Been coding alternates so far, I have made some stats and logged alternate tables because I could not believe my eyes: there can be as much as 2000+ (!) alternates for one sentence in source, several dozens is not uncommon…

This is why selecting a random alternate in source (legacy dedup) was quite unreliable.

NicoLe · March 11, 2025, 9:49am

The deduplicator is tested and now in the PR (I had to close and reopen following a git mistake).
It yields good results on both low- and high-resource languages, I think it may make Locomotive much more efficient on the former, and it also helps in English-French (more than selecting excerpts, actually).
On most low-resource languages datasets like NLLB contain as much as 75% of alternates, so taking them all in greatly improves language modelling.

NicoLe · March 19, 2025, 4:37am

Hello, I have two more commits that might be of interest,

Still have this memory error when merging big (+100M) dataset, same thing, error occurred consistently around sentence count 80M (when merging UN corpus, NLLB 40% top or excerpt and various others) , 30-40M sentences written only. The subsets feature solves that, it’s clean now: put a letter in the config/version and you’ll prepare deduped unshuffled data. I merged everything together but the NLLB, then the subset and NLLB, things ok 208M sentences (swapped for some hours upon dedup, at 6GB RAM per 10M sentences do the maths, but went through it eventually).
While clean-developing the transform feature, I regrouped all translation methods in a translate module, and modified the eval module to enable automatic pivot to 3rd language with any other argument, flores-id, interactive mode, u name it… Thing’s a little more verbose (states where translation artifacts are being initialized) but works fine, also an optimized function for files comes as bonus in the new module (not called anywhere but for those who wanna script it, spares the trouble). Thought this might be useful in general so i made a separate commit before pulling the pivot transform itself.
You interested?

I have also noticed the shuffling can make for trouble… whilst tweaking my code for alternate selection and training, came upon the most untranslatable validation set… val bleu stuck at 1.3 instead of 50+, there’s a consequential drop in quality as a result (30% of worse translations according to comet compare), not that big a deal but enough to alter serious research.
Do you have any suggestion for this issue (i can try write a new lib in python, but it’s been a loooong time since I have written anything in c)?
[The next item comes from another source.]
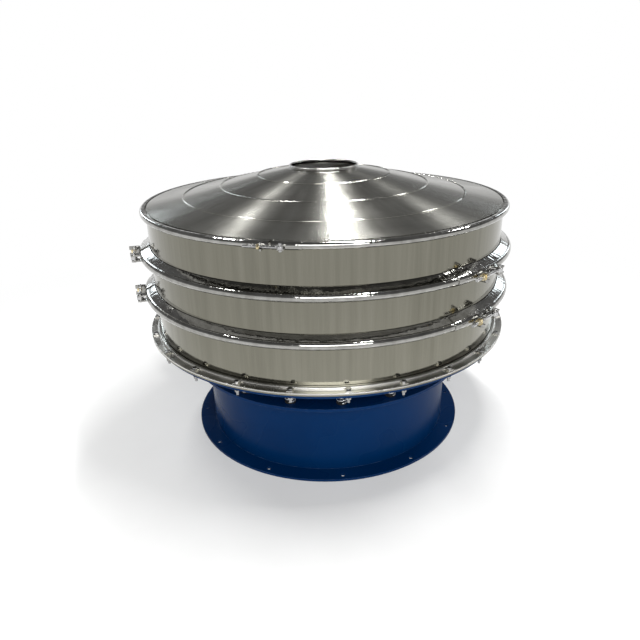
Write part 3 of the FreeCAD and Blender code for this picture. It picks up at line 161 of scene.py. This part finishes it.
def shell_steel():
    """Polished sheet: warm grey, with faint upright streaks in its colour, partly from rolling
    and polishing and partly painted reflection.
    """
    s = Shader("shell_steel", Metallic=1.0, Anisotropic=0.3)
    polish_and_reflection_streak = s.noise(s.round_coordinates(26, 0, 1.0), 1.0, 4)
    fine = s.noise(s.round_coordinates(420, 0, 9), 1.0, 2)
    # Upright streaks in the colour: partly polishing marks, partly painted reflection.
    tone = s.ramp(polish_and_reflection_streak, [(0.28, (0.184, 0.178, 0.143)), (0.52, (0.211, 0.204, 0.165)),
                           (0.78, (0.236, 0.228, 0.188))])
    s.link(s.mix(0.05, tone, s.ramp(fine, [(0.35, 0.10), (0.65, 0.36)])),
           s.bsdf.inputs["Base Color"])
    s.link(s.ramp(polish_and_reflection_streak, [(0.2, 0.08), (0.8, 0.15)]), s.bsdf.inputs["Roughness"])
    wave = s.noise(s.round_coordinates(6, 0, 4), 1.0, 1)
    s.link(s.bump(wave, 0.18, 0.003).outputs[0], s.bsdf.inputs["Normal"])
    s.hoop_tangent()
    return s.material


def band_steel():
    """Mirror-bright rolled section with drawing lines along it."""
    s = Shader("band_steel", Metallic=1.0, Anisotropic=0.4)
    line = s.noise(s.round_coordinates(3, 160, 160), 1.0, 2)
    spots = s.noise(s.place(), 26.0, 4)
    tone = s.ramp(spots, [(0.30, (0.27, 0.265, 0.245)), (0.62, (0.40, 0.395, 0.375))])
    s.link(s.mix(0.18, tone, s.ramp(line, [(0.4, 0.14), (0.6, 0.52)])),
           s.bsdf.inputs["Base Color"])
    s.link(s.ramp(spots, [(0.3, 0.05), (0.7, 0.12)]), s.bsdf.inputs["Roughness"])
    wave = s.noise(s.round_coordinates(24, 30, 30), 1.0, 2)
    s.soft_edges(0.0015, s.bump(wave, 0.55, 0.003))
    s.hoop_tangent()
    return s.material


def cover_steel():
    """Spun and brushed sheet: fine rings round the axis that spread highlights outwards."""
    s = Shader("cover_steel", Metallic=1.0, Anisotropic=0.9, Anisotropic_Rotation=0.25)
    ring = s.noise(s.round_coordinates(1.2, 700, 0), 1.0, 2)
    cloud = s.noise(s.round_coordinates(5, 7, 0), 1.0, 3)
    # Radial streaks made lighter in the colour: a painted fan of highlights.
    painted_fan_highlight = s.noise(s.round_coordinates(16, 1.5, 0), 1.0, 3)
    tone = s.ramp(cloud, [(0.25, (0.31, 0.305, 0.268)), (0.75, (0.39, 0.385, 0.345))])
    tone = s.mix(0.12, tone, s.ramp(painted_fan_highlight, [(0.36, 0.16), (0.62, 0.62)]))
    s.link(s.mix(0.06, tone, s.ramp(ring, [(0.4, 0.2), (0.6, 0.65)])),
           s.bsdf.inputs["Base Color"])
    s.link(s.ramp(cloud, [(0.3, 0.22), (0.7, 0.27)]), s.bsdf.inputs["Roughness"])
    s.link(s.bump(ring, 0.02, 0.0001).outputs[0], s.bsdf.inputs["Normal"])
    s.hoop_tangent()
    return s.material


def satin_steel():
    """Plain satin sheet with handling marks."""
    s = Shader("satin_steel", Metallic=1.0)
    line = s.noise(s.round_coordinates(4, 220, 220), 1.0, 3)
    cloud = s.noise(s.place(), 9.0, 5)
    tone = s.ramp(cloud, [(0.3, (0.43, 0.42, 0.39)), (0.7, (0.62, 0.61, 0.57))])
    s.link(s.mix(0.2, tone, s.ramp(line, [(0.4, 0.3), (0.6, 0.8)])), s.bsdf.inputs["Base Color"])
    s.link(s.ramp(cloud, [(0.3, 0.22), (0.7, 0.38)]), s.bsdf.inputs["Roughness"])
    s.soft_edges(0.0015, s.bump(line, 0.15, 0.0005))
    return s.material


def bright_steel(name="bright_steel", dark=0.34, light=0.66):
    """Drawn or turned steel of fasteners, springs and shafts."""
    s = Shader(name, Metallic=1.0)
    grain = s.noise(s.place(), 190.0, 3)
    cloud = s.noise(s.place(), 24.0, 3)
    tone = s.ramp(cloud, [(0.3, dark), (0.7, light)])
    s.link(s.mix(0.3, tone, s.ramp(grain, [(0.35, dark), (0.65, light)])),
           s.bsdf.inputs["Base Color"])
    s.link(s.ramp(grain, [(0.3, 0.16), (0.7, 0.32)]), s.bsdf.inputs["Roughness"])
    s.soft_edges(0.0008)
    return s.material


def yellow_zinc():
    """Yellow passivated zinc: a brassy coat that shifts in tone from face to face."""
    s = Shader("yellow_zinc", Metallic=1.0)
    cloud = s.noise(s.place(), 60.0, 4)
    tone = s.ramp(cloud, [(0.28, (0.42, 0.36, 0.22)), (0.5, (0.66, 0.56, 0.34)),
                          (0.72, (0.72, 0.66, 0.52))])
    s.link(tone, s.bsdf.inputs["Base Color"])
    s.link(s.ramp(cloud, [(0.3, 0.22), (0.7, 0.36)]), s.bsdf.inputs["Roughness"])
    s.soft_edges(0.0008)
    return s.material


def wire_cloth():
    """Woven screen cloth: two sets of wires over and under each other."""
    s = Shader("wire_cloth", Metallic=1.0)
    place = s.place()
    waves = [s.node("ShaderNodeTexWave", bands_direction=axis, wave_profile="SIN")
             for axis in ("X", "Y")]
    for wave in waves:
        s.link(place, wave.inputs["Vector"])
        wave.inputs["Scale"].default_value = 110.0
    weave = s.math("MAXIMUM", waves[0].outputs["Fac"], waves[1].outputs["Fac"])
    cloud = s.noise(place, 6.0, 4)
    # The colour is darker in the low gaps between the wires: painted shade.
    tone = s.mix(cloud, s.ramp(weave, [(0.35, 0.05), (0.9, 0.60)]),
                 s.ramp(weave, [(0.35, 0.08), (0.9, 0.46)]))
    s.link(tone, s.bsdf.inputs["Base Color"])
    s.bsdf.inputs["Roughness"].default_value = 0.35
    s.link(s.bump(weave, 0.5, 0.0008).outputs[0], s.bsdf.inputs["Normal"])
    return s.material


# ---------------------------------------------------------------- paint, rubber, plastic

def gloss_paint(name, deep, light, gloss=0.22):
    """Sprayed enamel with slight orange peel, cloudy depth and paler edges, which are painted
    edge highlights broken up in patches.
    """
    s = Shader(name, Specular_IOR_Level=0.07)
    cloud = s.noise(s.place(), 3.2, 2)
    peel = s.noise(s.place(), 95.0, 2)
    dust = s.noise(s.place(), 420.0, 2)
    tone = s.ramp(cloud, [(0.3, deep), (0.7, light)])
    pale = tuple(min(1, 2.0 * c + 0.02) for c in light)
    tone = s.mix(s.ramp(dust, [(0.74, 0.0), (0.84, 0.25)]), tone, (*pale, 1))
    # Edges made paler in the colour and broken up by patches: painted edge highlights.
    edge_highlight_colour = tuple(min(1, 1.6 * c + 0.10) for c in light)
    patch = s.ramp(s.noise(s.place(), 34.0, 3), [(0.42, 0.05), (0.66, 0.75)])
    painted_edge_highlight = s.mix(s.edges(0.0025, 0.02, 0.18), (0, 0, 0, 1), patch)
    tone = s.mix(painted_edge_highlight, tone, (*edge_highlight_colour, 1))
    s.link(tone, s.bsdf.inputs["Base Color"])
    s.link(s.ramp(cloud, [(0.3, gloss), (0.7, gloss + 0.12)]), s.bsdf.inputs["Roughness"])
    s.soft_edges(0.0025, s.bump(peel, 0.10, 0.0006))
    return s.material


def rubber(name, deep, light):
    s = Shader(name, Roughness=0.6)
    cloud = s.noise(s.place(), 45.0, 4)
    s.link(s.ramp(cloud, [(0.3, deep), (0.7, light)]), s.bsdf.inputs["Base Color"])
    s.soft_edges(0.001, s.bump(cloud, 0.2, 0.0006))
    return s.material


def laminations():
    """Stack of thin core sheets seen on edge."""
    s = Shader("core_laminations", Metallic=1.0, Roughness=0.4)
    sheets = s.noise(s.round_coordinates(0.5, 0, 900), 1.0, 1)
    s.link(s.ramp(sheets, [(0.4, (0.16, 0.14, 0.13)), (0.6, (0.42, 0.40, 0.38))]),
           s.bsdf.inputs["Base Color"])
    s.link(s.bump(sheets, 0.4, 0.0005).outputs[0], s.bsdf.inputs["Normal"])
    return s.material


# ---------------------------------------------------------------- materials onto the nodes

def dress():
    shell, band, cover, satin = shell_steel(), band_steel(), cover_steel(), satin_steel()
    bright, zinc, cloth = bright_steel(), yellow_zinc(), wire_cloth()
    turned = bright_steel("turned_steel", 0.3, 0.6)
    wire = bright_steel("spring_wire", 0.72, 0.94)
    screws = bright_steel("screw_steel", 0.22, 0.42)
    blue = gloss_paint("blue_enamel", (0.0002, 0.0215, 0.088), (0.0003, 0.0255, 0.102))
    motor = gloss_paint("motor_enamel", (0.010, 0.030, 0.075), (0.016, 0.048, 0.115), 0.35)
    black = rubber("black_rubber", (0.012, 0.012, 0.013), (0.035, 0.034, 0.034))
    white = rubber("white_silicone", (0.60, 0.59, 0.55), (0.78, 0.77, 0.73))
    plastic = rubber("gland_plastic", (0.02, 0.02, 0.02), (0.05, 0.05, 0.05))
    core = laminations()
    by_slot = {
        "stainless_mirror": shell, "stainless_satin": satin, "blue_paint": blue,
        "spring_steel": bright, "zinc_yellow": zinc, "seal_rubber": white,
        "seat_rubber": black, "wire_cloth": cloth, "motor_paint": motor, "core_steel": core,
        "machined_steel": turned, "gland_plastic": plastic,
    }
    special = {"cover_cone": cover, "inlet_collar": band, "cover_hoop": band,
               "support_springs": wire, "flange_bolts": screws, "flange_nuts": screws}
    for entry in frame["record"]["subparts"]:
        name = entry["node"]
        material = special.get(name, by_slot[entry["material_slot"]])
        if "_band_" in name and name != "band_hinge_pins":
            material = band
        mesh = NODES[name].data
        mesh.materials.clear()
        mesh.materials.append(material)


# ---------------------------------------------------------------- stage, light, camera

def stage():
    bpy.ops.mesh.primitive_circle_add(vertices=96, radius=40, fill_type="NGON")
    floor = bpy.context.object
    floor.name = "studio_floor"
    s = Shader("studio_floor", Roughness=0.9, Specular_IOR_Level=0.1)
    away = s.node("ShaderNodeVectorMath", operation="LENGTH")
    s.link(s.place(), away.inputs[0])
    grain = s.noise(s.place(), 3.0, 3)
    s.link(s.ramp(grain, [(0.3, (0.80, 0.80, 0.79)), (0.7, (0.84, 0.84, 0.83))]),
           s.bsdf.inputs["Base Color"])
    glow = s.node("ShaderNodeEmission")
    glow.inputs[0].default_value = (1, 1, 1, 1)
    fade = s.node("ShaderNodeMapRange")
    s.link(away.outputs["Value"], fade.inputs[0])
    for index, value in enumerate((0.8, 3.2, 0.3, 1.0), 1):
        fade.inputs[index].default_value = value
    blend = s.node("ShaderNodeMixShader")
    s.link(fade.outputs[0], blend.inputs[0])
    s.link(s.bsdf.outputs[0], blend.inputs[1])
    s.link(glow.outputs[0], blend.inputs[2])
    s.link(blend.outputs[0], s.tree.nodes["Material Output"].inputs[0])
    floor.data.materials.append(s.material)


def world():
    """Studio room: white at the horizon, greyer towards the ceiling."""
    room = bpy.data.worlds.new("studio_room")
    bpy.context.scene.world = room
    room.use_nodes = True
    tree = room.node_tree
    background = tree.nodes["Background"]
    where = tree.nodes.new("ShaderNodeTexCoord")
    split = tree.nodes.new("ShaderNodeSeparateXYZ")
    ramp = tree.nodes.new("ShaderNodeValToRGB")
    tree.links.new(where.outputs["Generated"], split.inputs[0])
    tree.links.new(split.outputs[2], ramp.inputs[0])
    tree.links.new(ramp.outputs[0], background.inputs[0])
    elements = ramp.color_ramp.elements
    stops = [(0.0, 1.0), (0.11, 1.0), (0.17, 0.30), (0.40, 0.17), (1.0, 0.12)]
    while len(elements) < len(stops):
        elements.new(0.5)
    for element, (place, level) in zip(elements, stops):
        element.position = place
        element.color = (level, level, level, 1)


def lamp(name, place, target, size, power, colour=(1, 1, 1)):
    data = bpy.data.lights.new(name, "AREA")
    data.shape = "RECTANGLE"
    data.size, data.size_y = size
    data.energy = power
    data.color = colour
    item = bpy.data.objects.new(name, data)
    bpy.context.scene.collection.objects.link(item)
    item.location = place
    aim = Vector(target) - Vector(place)
    item.rotation_euler = aim.to_track_quat("-Z", "Y").to_euler()
    item.visible_camera = False
    return item


def lights():
    lamp("key_lamp", (0.55, 0.2, 4.2), (0, 0, 0.9), (2.6, 0.22), 200)
    lamp("left_lamp", (-2.0, 0.8, 4.2), (0, 0, 0.9), (1.8, 0.2), 75)
    lamp("right_lamp", (2.7, 1.2, 3.6), (0, 0, 0.9), (1.6, 0.2), 50)
    lamp("left_window", (-3.4, 4.2, 2.6), (0, 0, 1.0), (0.6, 1.6), 22, (0.85, 0.94, 1))
    lamp("right_window", (3.6, 4.0, 2.4), (0, 0, 1.0), (0.5, 1.6), 14, (0.85, 0.94, 1))
    lamp("front_fill", (0.4, -5.0, 3.2), (0, 0, 0.4), (3.5, 2.0), 170)


def camera():
    data = bpy.data.cameras.new("camera")
    data.sensor_width = 36.0
    data.lens = 32.11
    data.shift_x = -0.0102
    item = bpy.data.objects.new("camera", data)
    bpy.context.scene.collection.objects.link(item)
    pitch = Matrix.Rotation(math.radians(67.02), 4, "X")
    roll = Matrix.Rotation(math.radians(-1.06), 4, "Z")
    item.matrix_world = Matrix.Translation((0.0, -2.483, 1.4946)) @ pitch @ roll
    bpy.context.scene.camera = item


# ---------------------------------------------------------------- put together

dress()
stage()
world()
lights()
camera()
bpy.context.scene.view_settings.view_transform = "Standard"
argosopentech · March 20, 2025, 10:43am

I typically setup very large swap space (50GB+) on the servers I prepare the datasets on to avoid this.
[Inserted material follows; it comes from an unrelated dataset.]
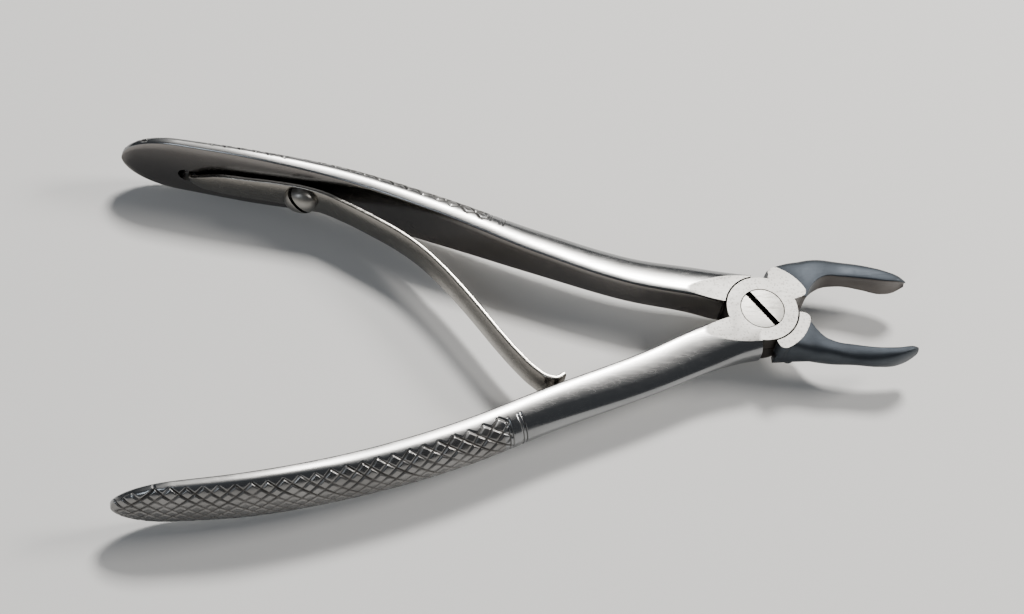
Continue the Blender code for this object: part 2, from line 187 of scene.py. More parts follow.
# Camera, set from the middle of the object's length in the joint's middle plane.
VIEW_TARGET = (-39.23, 2.57, 0.0)
VIEW_DISTANCE = 281.25
VIEW_ELEVATION = 58.41
VIEW_TURN = 15.54
VIEW_ROLL = -12.62
SENSOR_WIDTH = 36.0
FOCAL_LENGTH = 63.28125


# ---------------------------------------------------------------------------
# Curves and meshes
# ---------------------------------------------------------------------------

def smooth_curve(stations, values, at):
    """Cubic Hermite curve through the values, with slopes taken from their neighbours."""
    stations = np.asarray(stations, float)
    values = np.asarray(values, float)
    slopes = np.gradient(values, stations, axis=0)
    place = np.clip(np.searchsorted(stations, at, side="right") - 1, 0, len(stations) - 2)
    width = stations[place + 1] - stations[place]
    t = (at - stations[place]) / width
    if values.ndim > 1:
        t = t[:, None]
        width = width[:, None]
    start = (2 * t**3 - 3 * t**2 + 1) * values[place]
    leave = (t**3 - 2 * t**2 + t) * width * slopes[place]
    end = (3 * t**2 - 2 * t**3) * values[place + 1]
    arrive = (t**3 - t**2) * width * slopes[place + 1]
    return start + leave + end + arrive


def ramp(value, low, high):
    """Smooth step from 0 at low to 1 at high."""
    t = np.clip((value - low) / (high - low), 0.0, 1.0)
    return t * t * (3.0 - 2.0 * t)


def left_of(path):
    """Unit vectors to the left of a path in the XY plane."""
    along = np.gradient(path, axis=0)
    along /= np.linalg.norm(along, axis=1)[:, None]
    return np.stack([-along[:, 1], along[:, 0]], axis=1)


def tube_mesh(name, points, start_cap=True, end_cap=True, masks=None):
    """A surface through rows of closed sections, points[row, around, xyz] in millimetres."""
    rows, around = points.shape[:2]
    index = np.arange(rows * around).reshape(rows, around)
    beside = np.roll(index, -1, axis=1)
    walls = np.stack([index[:-1], beside[:-1], beside[1:], index[1:]], axis=-1).reshape(-1, 4)
    faces = walls.tolist()
    if start_cap:
        faces.append(index[0][::-1].tolist())
    if end_cap:
        faces.append(index[-1].tolist())
    mesh = bpy.data.meshes.new(name)
    mesh.from_pydata((points.reshape(-1, 3) * MM).tolist(), [], faces)
    for mask_name, values in (masks or {}).items():
        attribute = mesh.attributes.new(mask_name, "FLOAT", "POINT")
        attribute.data.foreach_set("value", values.reshape(-1).astype(np.float32))
    if signed_volume(points) < 0.0:
        mesh.flip_normals()
    piece = bpy.data.objects.new(name, mesh)
    bpy.context.scene.collection.objects.link(piece)
    return piece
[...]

NicoLe · March 20, 2025, 6:16pm

Oh, i’ve got plenty of swap, the total memory use while dedup runs rises up to 130GB (tested on a cloud instance), so i’ve configured it accordingly on my workstation, otherwise it swapped 12 hours through it.
This mem error upon writing (multithreaded in Locomotive) seemingly occurs because memory maps become disorderly at some point (after closing threads for little corpora and when the big ones are read at more than 20%). Writing aborts and reading continues so the dataset and the counters become incoherent, i’m not even swapping yet when it hits.

NicoLe · March 22, 2025, 3:12am

Some more details about this memory error:

memory occupancy is around 20GB at error occurrence, falls to 15 (writer aborts shortly before 30M sentences written) and rises still afterwards (reading goes on)
it may be Windows-related (historical memory management issues) but is quite consistently reproduced even right after hard reboot (windows historical memory fix) so maybe not… and i am 10 times more familiar with windows (my first certification was MSCE) than Linux CLI.
systematic when merging several small (<1M sentence pairs), middle and more than one big (>15M) corpus (first when I was researching with @lynxpda and compiled a 90+M sentence de-en dataset with CCMatrix 10-30%excerpt, EuroPat, and so on to federal govt corpora)
became systematic on en-fr configs, so i had to figure out why and how to fix it…
reliable fix is merging small and medium corpora into a single subset, and the UN corpora into another (for en-fr i merge either NLLB top 25 or 40%, UNPC, giga-fren, MultiUN, EuroPat, etc…),
writing runs smoothly with 2 to 4 reading threads (5 is already too much) so it’s likely due to multiple concurrency of mmaps,
although this is never a problem when merging smaller corpora: merging a dozen medium and small sized, or a big NLLB with a whole lot of smaller ones is ok even when total count overruns 30M sentences.

NicoLe · March 30, 2025, 6:29am

Actually, it may be OS related.
As i was looking forward to optimize the code further downstream (dataset coverage in the sentencepiece tokenizer) , i noticed another bug on spm train: large datasets would not load correctly before selecting the training sample (only 4M some sentences load, and only 1M from src-train.txt, so the tokenizer gets biased).
Since this looked like the same kind of silent memory error, i tried several os and hardware and found out Linux not to feature that bug, but Windows to demonstrate it consistently no matter the hardware. The threshold for this bug is in between 5M and 25M sentence pairs (have to review former logs from Asian language trainings to precise the range).

The tokenizer’s dataset coverage is quite a factor in the models’ behavior: a bias in the tokenizer vocabulary may have incurred some of my findings last year to be unreliable, mostly the deep encoder/shallow decoder performing better than symmetrical transformer or shallow decoder/deep encoder. I have to rerun some experiments to clear this out.